Some people are happy to provide free consultancy for commercial audio; some are not. Similarly, some are happy to help a student cheat; some are not. Good manners and professional/academic integrity demand that the questioner should say. This is a DIY site, so people wanting non-DIY help should say so.

3x 40v 2200uf Fraco in parallel (old) - working (4-5 degrees C rise)
Something strange going on. Coupling caps should not be getting hot. We are not getting the whole story.
 
Charlie, when you are testing and the 10mF runs hot, how are you testing?
From your posts I have collected the following data:
Output voltage of the follower is 7.5Vrms. Load is 2 Ohms. Are you testing with 20Hz?

If you are testing that way there is a chance that the current in the output capacitor is too high. That would explain why the smaller cap survives. It limits the current because of its higher impedance at 20 Hz.

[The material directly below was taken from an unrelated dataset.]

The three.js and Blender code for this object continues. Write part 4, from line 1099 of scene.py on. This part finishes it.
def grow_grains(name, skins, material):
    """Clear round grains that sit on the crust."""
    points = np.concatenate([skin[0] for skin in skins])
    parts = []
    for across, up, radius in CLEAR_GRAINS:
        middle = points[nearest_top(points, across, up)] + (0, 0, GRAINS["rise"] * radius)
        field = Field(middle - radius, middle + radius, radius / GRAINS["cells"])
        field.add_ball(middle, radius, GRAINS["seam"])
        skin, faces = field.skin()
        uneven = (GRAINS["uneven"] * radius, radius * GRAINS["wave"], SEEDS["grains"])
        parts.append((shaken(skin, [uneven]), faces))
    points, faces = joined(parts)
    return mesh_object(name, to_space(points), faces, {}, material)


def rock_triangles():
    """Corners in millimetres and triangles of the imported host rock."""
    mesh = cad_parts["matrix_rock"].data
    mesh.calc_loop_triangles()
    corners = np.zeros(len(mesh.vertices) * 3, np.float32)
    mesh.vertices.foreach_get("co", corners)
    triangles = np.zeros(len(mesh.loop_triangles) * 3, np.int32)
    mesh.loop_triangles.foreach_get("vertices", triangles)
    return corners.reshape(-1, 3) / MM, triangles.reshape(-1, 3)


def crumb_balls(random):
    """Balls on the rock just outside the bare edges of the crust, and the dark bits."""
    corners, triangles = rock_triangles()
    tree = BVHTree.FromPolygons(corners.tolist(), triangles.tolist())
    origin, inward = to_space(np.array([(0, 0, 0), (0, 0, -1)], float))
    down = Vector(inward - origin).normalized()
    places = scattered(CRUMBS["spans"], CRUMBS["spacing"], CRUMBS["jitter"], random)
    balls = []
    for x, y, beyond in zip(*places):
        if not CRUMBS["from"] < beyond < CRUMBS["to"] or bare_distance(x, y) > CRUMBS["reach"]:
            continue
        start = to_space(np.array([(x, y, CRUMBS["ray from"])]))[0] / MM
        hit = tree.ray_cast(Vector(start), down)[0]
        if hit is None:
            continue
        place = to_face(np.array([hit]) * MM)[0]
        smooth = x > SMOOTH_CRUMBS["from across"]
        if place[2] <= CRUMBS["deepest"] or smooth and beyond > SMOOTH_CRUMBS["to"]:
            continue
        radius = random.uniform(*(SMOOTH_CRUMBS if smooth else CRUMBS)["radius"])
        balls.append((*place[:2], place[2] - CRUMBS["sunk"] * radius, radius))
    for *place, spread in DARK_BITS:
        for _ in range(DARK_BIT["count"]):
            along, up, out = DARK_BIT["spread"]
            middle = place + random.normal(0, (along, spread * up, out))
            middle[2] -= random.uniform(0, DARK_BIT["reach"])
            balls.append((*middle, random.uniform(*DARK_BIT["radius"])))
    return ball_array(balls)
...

Paralleling two caps would mean the caps share the current.
Please be aware that there is a maximum permissible value for the current in a cap. The data sheet calls it max ripple current. The data sheet gives you a value for 100 or 120 Hz because that is what the cap will see when used as a smoothing cap in a classic power supply.
The max ripple current at 20 Hz is much lower. Maybe another forum member can explain why that is so.